- [REQUIREMENT] Repeat, exactly as written, every line from the one holding "Write the build123d" through the one holding "overrun = 20.0". Leave out all other lines.

-------- INPUT ROWS

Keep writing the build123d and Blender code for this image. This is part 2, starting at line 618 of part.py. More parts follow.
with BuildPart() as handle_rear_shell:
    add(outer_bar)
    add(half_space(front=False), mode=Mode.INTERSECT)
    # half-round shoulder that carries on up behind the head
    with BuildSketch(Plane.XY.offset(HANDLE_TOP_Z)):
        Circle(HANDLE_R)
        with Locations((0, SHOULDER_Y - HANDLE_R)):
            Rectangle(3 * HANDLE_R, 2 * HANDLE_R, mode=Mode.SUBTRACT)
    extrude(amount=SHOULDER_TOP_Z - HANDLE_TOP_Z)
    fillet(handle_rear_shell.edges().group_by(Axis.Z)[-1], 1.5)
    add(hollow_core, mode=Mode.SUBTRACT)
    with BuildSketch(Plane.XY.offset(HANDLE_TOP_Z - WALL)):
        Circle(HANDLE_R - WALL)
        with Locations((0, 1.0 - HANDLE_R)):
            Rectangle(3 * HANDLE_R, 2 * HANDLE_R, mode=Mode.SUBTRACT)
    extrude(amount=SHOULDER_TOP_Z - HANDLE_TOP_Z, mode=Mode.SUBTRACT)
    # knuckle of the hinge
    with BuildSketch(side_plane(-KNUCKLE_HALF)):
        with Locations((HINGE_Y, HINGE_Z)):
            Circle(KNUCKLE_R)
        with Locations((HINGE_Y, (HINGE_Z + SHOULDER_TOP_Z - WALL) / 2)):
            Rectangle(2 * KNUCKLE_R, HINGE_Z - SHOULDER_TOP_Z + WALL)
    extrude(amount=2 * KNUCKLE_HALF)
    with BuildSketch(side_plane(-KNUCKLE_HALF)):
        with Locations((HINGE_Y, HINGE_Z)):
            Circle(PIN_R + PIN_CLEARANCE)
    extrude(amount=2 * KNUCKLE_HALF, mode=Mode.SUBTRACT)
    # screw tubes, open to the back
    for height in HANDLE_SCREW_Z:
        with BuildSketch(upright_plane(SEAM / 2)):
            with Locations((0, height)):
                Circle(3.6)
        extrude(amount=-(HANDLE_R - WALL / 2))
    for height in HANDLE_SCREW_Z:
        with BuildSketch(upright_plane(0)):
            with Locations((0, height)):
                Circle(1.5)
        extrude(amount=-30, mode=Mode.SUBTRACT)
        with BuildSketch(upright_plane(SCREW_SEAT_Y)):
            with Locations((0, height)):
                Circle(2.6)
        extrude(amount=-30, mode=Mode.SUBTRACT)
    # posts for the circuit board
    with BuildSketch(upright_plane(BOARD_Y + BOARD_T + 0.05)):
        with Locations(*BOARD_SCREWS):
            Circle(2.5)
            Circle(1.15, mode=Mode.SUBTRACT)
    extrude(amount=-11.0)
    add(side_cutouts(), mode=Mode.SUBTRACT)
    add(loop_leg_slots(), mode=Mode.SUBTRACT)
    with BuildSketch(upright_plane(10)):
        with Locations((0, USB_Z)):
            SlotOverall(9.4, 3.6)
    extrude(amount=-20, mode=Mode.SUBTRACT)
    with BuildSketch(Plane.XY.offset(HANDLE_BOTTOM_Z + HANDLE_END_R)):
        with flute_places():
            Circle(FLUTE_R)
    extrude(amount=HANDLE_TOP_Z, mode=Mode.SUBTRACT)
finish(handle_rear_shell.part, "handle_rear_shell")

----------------
-------- INPUT ROWS

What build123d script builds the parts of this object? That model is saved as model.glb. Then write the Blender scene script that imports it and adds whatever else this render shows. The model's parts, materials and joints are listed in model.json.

----------------
-------- INPUT ROWS

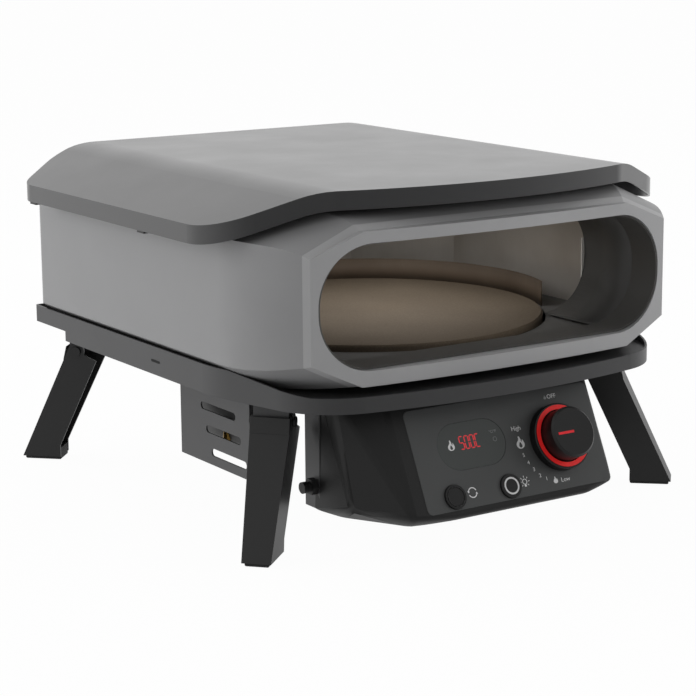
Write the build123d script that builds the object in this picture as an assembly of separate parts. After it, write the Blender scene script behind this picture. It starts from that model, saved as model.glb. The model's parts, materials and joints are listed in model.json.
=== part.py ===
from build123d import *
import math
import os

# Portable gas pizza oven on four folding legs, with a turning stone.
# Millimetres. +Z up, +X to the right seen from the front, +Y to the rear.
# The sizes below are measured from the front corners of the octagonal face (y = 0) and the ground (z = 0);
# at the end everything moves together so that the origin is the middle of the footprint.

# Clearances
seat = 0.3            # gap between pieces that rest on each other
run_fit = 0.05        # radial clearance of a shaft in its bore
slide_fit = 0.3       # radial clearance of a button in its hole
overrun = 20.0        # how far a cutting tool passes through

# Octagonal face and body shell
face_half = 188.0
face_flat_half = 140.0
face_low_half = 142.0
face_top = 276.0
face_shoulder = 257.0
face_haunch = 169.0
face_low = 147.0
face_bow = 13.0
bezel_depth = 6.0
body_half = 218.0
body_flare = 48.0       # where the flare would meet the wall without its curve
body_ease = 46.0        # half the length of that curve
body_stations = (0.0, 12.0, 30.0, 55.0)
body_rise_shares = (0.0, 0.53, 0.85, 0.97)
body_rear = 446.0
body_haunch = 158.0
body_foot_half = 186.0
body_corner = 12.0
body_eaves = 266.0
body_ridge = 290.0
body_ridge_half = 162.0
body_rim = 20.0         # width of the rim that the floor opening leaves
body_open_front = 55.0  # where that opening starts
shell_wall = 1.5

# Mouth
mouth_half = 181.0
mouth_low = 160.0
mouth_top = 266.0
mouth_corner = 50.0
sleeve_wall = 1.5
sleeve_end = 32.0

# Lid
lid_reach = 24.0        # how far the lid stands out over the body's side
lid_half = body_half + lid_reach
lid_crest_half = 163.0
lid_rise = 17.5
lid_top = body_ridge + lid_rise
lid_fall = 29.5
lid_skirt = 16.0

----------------

- [THE RESULT]
Write the build123d script that builds the object in this picture as an assembly of separate parts. After it, write the Blender scene script behind this picture. It starts from that model, saved as model.glb. The model's parts, materials and joints are listed in model.json.
=== part.py ===
from build123d import *
import math
import os

# Portable gas pizza oven on four folding legs, with a turning stone.
# Millimetres. +Z up, +X to the right seen from the front, +Y to the rear.
# The sizes below are measured from the front corners of the octagonal face (y = 0) and the ground (z = 0);
# at the end everything moves together so that the origin is the middle of the footprint.

# Clearances
seat = 0.3            # gap between pieces that rest on each other
run_fit = 0.05        # radial clearance of a shaft in its bore
slide_fit = 0.3       # radial clearance of a button in its hole
overrun = 20.0        # how far a cutting tool passes through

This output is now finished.